#### Goal of the exercise
Transcribe, exactly as they appear, the line that contains "deck_tail();", the line that contains "bpy.context.scene.collection.objects.link(empty)", and every line in between, and nothing else.
---------- Data for processing ----------
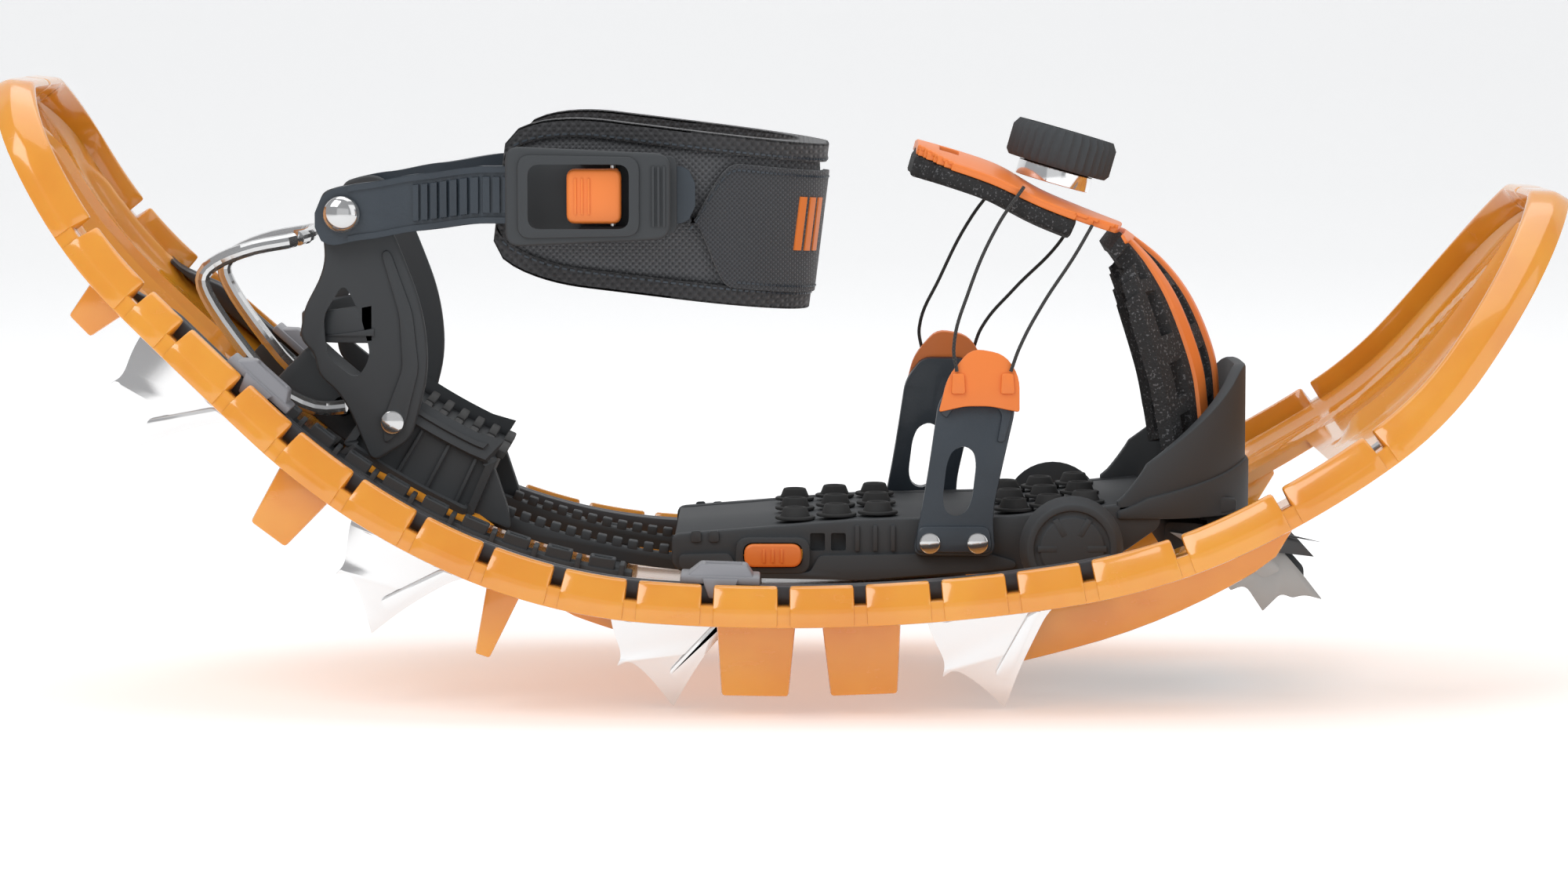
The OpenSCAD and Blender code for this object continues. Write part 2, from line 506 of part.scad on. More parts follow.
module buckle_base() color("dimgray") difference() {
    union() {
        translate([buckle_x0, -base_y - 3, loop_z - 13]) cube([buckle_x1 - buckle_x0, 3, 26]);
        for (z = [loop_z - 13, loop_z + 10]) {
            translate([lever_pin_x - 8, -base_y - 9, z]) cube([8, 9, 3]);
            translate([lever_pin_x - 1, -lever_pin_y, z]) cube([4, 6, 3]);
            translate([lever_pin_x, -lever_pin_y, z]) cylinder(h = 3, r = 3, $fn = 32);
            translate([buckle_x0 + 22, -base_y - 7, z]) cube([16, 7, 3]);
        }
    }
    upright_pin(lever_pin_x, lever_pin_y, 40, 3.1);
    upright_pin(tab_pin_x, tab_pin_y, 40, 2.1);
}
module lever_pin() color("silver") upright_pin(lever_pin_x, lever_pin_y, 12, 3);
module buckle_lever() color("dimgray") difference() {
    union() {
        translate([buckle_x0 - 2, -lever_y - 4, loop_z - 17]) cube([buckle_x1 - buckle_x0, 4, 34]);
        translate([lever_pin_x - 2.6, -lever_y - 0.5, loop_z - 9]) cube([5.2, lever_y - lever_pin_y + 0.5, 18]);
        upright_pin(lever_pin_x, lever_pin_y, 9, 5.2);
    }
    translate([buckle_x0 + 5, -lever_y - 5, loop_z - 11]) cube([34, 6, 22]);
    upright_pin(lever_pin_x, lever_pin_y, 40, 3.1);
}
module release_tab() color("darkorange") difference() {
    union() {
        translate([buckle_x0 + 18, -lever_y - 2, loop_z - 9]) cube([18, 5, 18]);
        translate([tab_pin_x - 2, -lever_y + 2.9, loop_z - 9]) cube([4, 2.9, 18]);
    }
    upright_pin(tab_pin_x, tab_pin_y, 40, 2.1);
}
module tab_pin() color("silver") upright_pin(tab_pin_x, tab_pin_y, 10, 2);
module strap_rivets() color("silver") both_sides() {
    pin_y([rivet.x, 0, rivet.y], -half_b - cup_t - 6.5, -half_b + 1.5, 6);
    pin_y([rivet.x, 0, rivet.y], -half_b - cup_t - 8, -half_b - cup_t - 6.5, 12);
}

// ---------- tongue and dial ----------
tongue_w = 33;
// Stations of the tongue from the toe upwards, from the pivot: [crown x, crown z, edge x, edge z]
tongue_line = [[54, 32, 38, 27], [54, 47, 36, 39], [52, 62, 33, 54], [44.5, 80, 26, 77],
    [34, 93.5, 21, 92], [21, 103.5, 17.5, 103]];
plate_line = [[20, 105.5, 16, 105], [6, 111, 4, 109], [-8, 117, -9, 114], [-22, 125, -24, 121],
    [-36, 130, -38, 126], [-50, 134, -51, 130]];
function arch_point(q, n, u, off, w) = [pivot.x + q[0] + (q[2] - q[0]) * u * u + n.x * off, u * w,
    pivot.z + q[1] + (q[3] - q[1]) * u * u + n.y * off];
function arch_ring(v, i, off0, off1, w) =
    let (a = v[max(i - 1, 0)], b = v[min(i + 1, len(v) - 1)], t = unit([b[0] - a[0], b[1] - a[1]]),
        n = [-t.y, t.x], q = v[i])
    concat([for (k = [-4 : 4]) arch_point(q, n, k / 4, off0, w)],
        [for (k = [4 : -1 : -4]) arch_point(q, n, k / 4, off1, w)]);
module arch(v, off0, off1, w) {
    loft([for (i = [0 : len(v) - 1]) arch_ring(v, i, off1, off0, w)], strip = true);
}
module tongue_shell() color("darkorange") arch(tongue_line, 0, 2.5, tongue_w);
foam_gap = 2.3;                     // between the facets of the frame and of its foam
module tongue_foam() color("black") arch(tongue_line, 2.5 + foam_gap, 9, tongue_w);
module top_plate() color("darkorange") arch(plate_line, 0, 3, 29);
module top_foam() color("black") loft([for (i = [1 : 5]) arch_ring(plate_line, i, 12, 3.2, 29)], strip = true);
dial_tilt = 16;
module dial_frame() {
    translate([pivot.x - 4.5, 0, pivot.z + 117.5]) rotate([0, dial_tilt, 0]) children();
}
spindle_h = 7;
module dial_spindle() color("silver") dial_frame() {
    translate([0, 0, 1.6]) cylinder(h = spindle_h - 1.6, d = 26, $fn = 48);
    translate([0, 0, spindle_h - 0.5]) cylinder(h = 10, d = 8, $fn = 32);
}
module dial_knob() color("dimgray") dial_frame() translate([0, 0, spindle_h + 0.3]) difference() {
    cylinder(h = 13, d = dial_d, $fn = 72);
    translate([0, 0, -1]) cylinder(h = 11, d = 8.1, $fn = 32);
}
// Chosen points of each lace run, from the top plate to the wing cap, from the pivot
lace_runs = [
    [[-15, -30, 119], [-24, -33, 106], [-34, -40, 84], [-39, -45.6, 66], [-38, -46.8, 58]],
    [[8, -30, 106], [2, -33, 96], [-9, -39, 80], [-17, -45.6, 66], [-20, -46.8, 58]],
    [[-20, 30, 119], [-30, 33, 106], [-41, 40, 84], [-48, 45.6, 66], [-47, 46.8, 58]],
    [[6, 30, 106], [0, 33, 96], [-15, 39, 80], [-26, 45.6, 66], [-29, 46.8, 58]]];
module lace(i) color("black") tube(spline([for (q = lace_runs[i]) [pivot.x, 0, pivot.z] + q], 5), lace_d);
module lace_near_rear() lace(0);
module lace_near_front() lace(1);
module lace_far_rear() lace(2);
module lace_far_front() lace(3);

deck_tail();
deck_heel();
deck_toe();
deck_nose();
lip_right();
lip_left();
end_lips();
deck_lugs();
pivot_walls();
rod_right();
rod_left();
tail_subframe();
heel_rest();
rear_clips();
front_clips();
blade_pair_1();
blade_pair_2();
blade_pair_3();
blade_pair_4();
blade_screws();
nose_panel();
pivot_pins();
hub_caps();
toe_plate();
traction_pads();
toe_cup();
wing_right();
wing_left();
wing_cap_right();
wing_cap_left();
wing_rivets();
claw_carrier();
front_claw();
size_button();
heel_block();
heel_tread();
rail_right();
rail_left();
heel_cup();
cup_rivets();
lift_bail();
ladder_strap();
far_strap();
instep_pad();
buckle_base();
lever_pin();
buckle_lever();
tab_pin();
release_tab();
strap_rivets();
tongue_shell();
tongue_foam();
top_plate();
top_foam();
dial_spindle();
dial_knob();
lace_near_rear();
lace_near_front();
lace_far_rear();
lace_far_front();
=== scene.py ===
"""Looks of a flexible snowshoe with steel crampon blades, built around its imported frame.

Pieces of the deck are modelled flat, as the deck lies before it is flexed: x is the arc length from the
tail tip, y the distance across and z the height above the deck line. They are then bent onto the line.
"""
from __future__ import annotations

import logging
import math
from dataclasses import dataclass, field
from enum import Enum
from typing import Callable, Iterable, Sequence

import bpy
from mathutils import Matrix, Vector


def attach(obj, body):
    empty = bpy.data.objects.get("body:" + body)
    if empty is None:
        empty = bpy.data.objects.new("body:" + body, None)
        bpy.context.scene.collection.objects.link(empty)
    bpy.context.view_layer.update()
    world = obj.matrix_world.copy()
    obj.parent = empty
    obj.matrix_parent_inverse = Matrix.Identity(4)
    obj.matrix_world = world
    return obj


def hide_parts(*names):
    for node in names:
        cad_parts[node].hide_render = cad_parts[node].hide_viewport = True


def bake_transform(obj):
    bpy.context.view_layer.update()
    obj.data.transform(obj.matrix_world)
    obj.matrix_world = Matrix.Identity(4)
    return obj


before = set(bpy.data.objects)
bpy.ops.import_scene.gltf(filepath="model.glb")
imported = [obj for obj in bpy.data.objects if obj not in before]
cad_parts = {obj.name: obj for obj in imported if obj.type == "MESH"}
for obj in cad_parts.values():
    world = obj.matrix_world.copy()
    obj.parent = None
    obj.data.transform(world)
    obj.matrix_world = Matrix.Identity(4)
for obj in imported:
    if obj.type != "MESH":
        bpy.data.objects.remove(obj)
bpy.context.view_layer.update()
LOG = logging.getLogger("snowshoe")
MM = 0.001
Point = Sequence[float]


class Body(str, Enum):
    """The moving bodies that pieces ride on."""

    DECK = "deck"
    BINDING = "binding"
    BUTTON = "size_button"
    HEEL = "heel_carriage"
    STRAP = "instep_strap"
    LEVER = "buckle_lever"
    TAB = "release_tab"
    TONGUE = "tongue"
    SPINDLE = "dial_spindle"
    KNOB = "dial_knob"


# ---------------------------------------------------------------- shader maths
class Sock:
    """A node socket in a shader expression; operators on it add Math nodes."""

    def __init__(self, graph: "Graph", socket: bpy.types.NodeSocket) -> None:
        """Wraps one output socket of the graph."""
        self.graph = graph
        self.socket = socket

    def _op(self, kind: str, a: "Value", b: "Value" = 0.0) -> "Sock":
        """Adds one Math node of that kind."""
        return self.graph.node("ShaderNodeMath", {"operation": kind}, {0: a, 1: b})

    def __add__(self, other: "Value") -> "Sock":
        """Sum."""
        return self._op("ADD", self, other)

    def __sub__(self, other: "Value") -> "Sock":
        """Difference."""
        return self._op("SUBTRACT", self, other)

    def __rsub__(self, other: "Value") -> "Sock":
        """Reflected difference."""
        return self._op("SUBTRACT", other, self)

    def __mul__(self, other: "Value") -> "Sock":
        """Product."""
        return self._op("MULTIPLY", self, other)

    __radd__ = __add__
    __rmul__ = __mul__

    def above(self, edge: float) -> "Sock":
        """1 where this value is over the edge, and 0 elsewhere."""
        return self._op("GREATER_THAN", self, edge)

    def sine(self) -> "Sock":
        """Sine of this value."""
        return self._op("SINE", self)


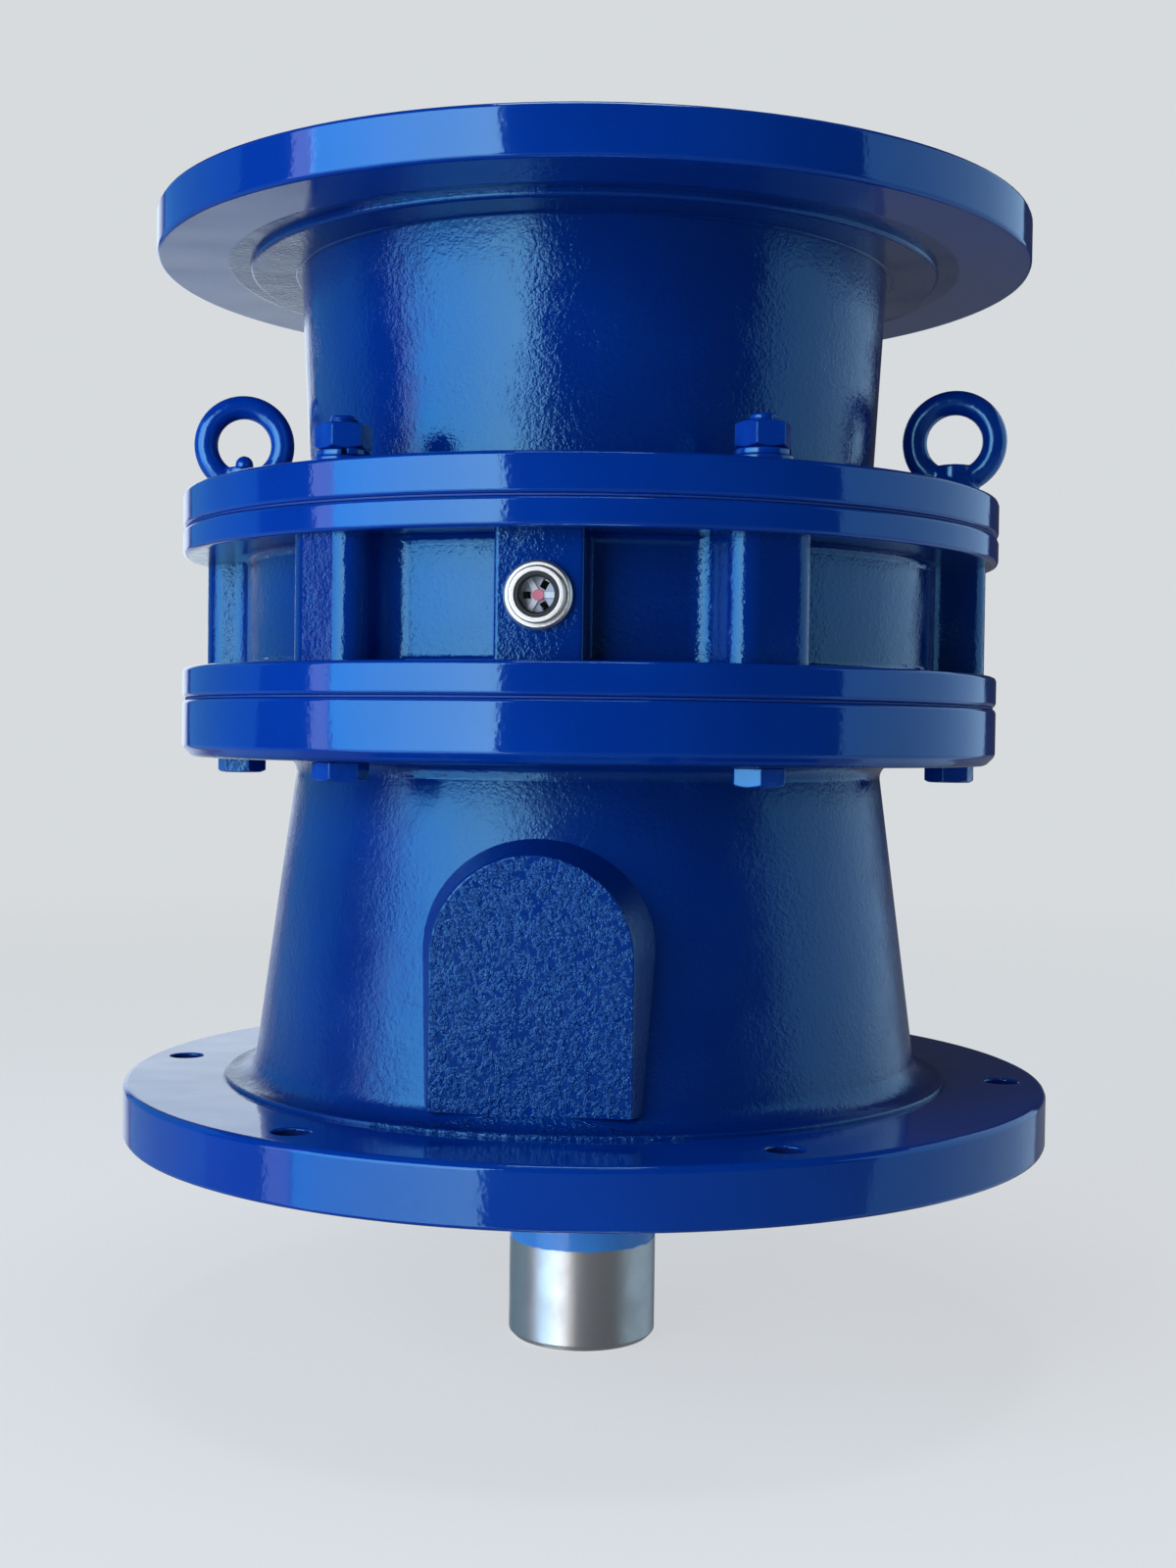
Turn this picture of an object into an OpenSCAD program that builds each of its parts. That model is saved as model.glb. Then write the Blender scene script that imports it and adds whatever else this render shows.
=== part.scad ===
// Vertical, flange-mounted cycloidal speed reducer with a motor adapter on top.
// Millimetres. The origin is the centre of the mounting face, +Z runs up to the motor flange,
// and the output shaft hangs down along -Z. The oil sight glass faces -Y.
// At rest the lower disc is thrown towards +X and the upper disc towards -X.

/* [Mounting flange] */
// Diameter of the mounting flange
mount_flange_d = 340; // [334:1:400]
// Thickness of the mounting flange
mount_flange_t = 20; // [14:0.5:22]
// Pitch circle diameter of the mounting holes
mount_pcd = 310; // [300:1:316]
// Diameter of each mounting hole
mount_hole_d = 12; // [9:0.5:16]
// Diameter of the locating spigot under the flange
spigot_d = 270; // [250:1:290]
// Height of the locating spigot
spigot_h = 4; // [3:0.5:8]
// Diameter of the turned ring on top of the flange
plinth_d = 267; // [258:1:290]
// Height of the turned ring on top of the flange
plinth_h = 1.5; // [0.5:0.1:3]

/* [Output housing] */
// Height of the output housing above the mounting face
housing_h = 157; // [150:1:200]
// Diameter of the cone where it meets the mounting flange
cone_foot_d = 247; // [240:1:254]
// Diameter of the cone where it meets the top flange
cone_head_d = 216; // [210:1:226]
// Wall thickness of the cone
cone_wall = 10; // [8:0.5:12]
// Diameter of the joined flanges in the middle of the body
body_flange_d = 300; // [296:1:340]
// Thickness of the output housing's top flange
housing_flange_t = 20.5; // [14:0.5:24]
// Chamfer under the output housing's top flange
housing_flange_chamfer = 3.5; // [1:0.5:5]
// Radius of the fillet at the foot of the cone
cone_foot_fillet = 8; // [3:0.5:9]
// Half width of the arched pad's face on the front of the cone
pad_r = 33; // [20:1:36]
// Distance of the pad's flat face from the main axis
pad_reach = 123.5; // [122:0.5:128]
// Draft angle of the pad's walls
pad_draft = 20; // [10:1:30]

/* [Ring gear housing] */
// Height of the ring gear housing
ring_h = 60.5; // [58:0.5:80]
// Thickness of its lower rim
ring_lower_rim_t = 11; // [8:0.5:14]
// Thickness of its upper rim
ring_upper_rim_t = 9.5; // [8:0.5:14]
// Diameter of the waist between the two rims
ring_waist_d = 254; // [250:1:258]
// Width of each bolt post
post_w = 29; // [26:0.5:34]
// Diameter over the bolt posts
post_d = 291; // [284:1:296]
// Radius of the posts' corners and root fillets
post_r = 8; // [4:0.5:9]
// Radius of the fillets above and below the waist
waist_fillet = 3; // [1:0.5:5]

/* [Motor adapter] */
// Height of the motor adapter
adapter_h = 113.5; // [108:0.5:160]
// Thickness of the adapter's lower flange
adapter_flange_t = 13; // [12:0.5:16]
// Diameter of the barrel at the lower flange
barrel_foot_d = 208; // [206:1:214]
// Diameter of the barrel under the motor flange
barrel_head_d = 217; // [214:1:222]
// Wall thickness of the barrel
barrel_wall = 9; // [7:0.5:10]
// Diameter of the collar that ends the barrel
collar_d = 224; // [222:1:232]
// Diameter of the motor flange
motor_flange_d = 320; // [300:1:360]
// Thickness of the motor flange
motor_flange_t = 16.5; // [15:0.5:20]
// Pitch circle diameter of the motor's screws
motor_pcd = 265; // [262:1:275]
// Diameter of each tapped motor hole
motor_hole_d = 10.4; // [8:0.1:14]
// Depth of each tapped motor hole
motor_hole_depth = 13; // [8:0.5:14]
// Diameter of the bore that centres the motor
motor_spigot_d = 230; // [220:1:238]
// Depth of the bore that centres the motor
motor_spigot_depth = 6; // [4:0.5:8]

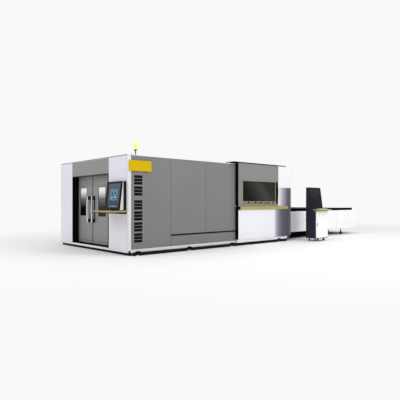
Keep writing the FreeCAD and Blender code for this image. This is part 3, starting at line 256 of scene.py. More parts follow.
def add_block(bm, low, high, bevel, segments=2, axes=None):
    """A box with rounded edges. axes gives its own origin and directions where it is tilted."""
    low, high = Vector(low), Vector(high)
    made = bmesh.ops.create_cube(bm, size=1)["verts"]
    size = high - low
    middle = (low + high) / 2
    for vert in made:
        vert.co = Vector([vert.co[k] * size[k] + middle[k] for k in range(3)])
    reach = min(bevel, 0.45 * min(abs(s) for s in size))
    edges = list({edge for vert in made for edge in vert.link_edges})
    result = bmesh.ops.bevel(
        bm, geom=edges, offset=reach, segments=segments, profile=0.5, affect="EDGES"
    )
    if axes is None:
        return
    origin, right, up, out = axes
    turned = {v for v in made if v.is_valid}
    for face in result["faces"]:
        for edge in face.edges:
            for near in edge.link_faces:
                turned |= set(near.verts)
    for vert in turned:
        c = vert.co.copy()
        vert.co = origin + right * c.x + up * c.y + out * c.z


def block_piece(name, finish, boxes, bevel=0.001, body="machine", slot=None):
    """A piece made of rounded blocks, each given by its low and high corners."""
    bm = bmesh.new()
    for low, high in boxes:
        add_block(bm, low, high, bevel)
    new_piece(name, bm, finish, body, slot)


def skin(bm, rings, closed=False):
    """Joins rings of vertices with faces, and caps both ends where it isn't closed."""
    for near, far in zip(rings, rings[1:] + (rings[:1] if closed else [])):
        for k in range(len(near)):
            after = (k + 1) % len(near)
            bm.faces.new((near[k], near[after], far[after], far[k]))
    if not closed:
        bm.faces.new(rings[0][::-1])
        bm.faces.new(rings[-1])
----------
#### Result of this task
deck_tail();
deck_heel();
deck_toe();
deck_nose();
lip_right();
lip_left();
end_lips();
deck_lugs();
pivot_walls();
rod_right();
rod_left();
tail_subframe();
heel_rest();
rear_clips();
front_clips();
blade_pair_1();
blade_pair_2();
blade_pair_3();
blade_pair_4();
blade_screws();
nose_panel();
pivot_pins();
hub_caps();
toe_plate();
traction_pads();
toe_cup();
wing_right();
wing_left();
wing_cap_right();
wing_cap_left();
wing_rivets();
claw_carrier();
front_claw();
size_button();
heel_block();
heel_tread();
rail_right();
rail_left();
heel_cup();
cup_rivets();
lift_bail();
ladder_strap();
far_strap();
instep_pad();
buckle_base();
lever_pin();
buckle_lever();
tab_pin();
release_tab();
strap_rivets();
tongue_shell();
tongue_foam();
top_plate();
top_foam();
dial_spindle();
dial_knob();
lace_near_rear();
lace_near_front();
lace_far_rear();
lace_far_front();
=== scene.py ===
"""Looks of a flexible snowshoe with steel crampon blades, built around its imported frame.

Pieces of the deck are modelled flat, as the deck lies before it is flexed: x is the arc length from the
tail tip, y the distance across and z the height above the deck line. They are then bent onto the line.
"""
from __future__ import annotations

import logging
import math
from dataclasses import dataclass, field
from enum import Enum
from typing import Callable, Iterable, Sequence

import bpy
from mathutils import Matrix, Vector


def attach(obj, body):
    empty = bpy.data.objects.get("body:" + body)
    if empty is None:
        empty = bpy.data.objects.new("body:" + body, None)
        bpy.context.scene.collection.objects.link(empty)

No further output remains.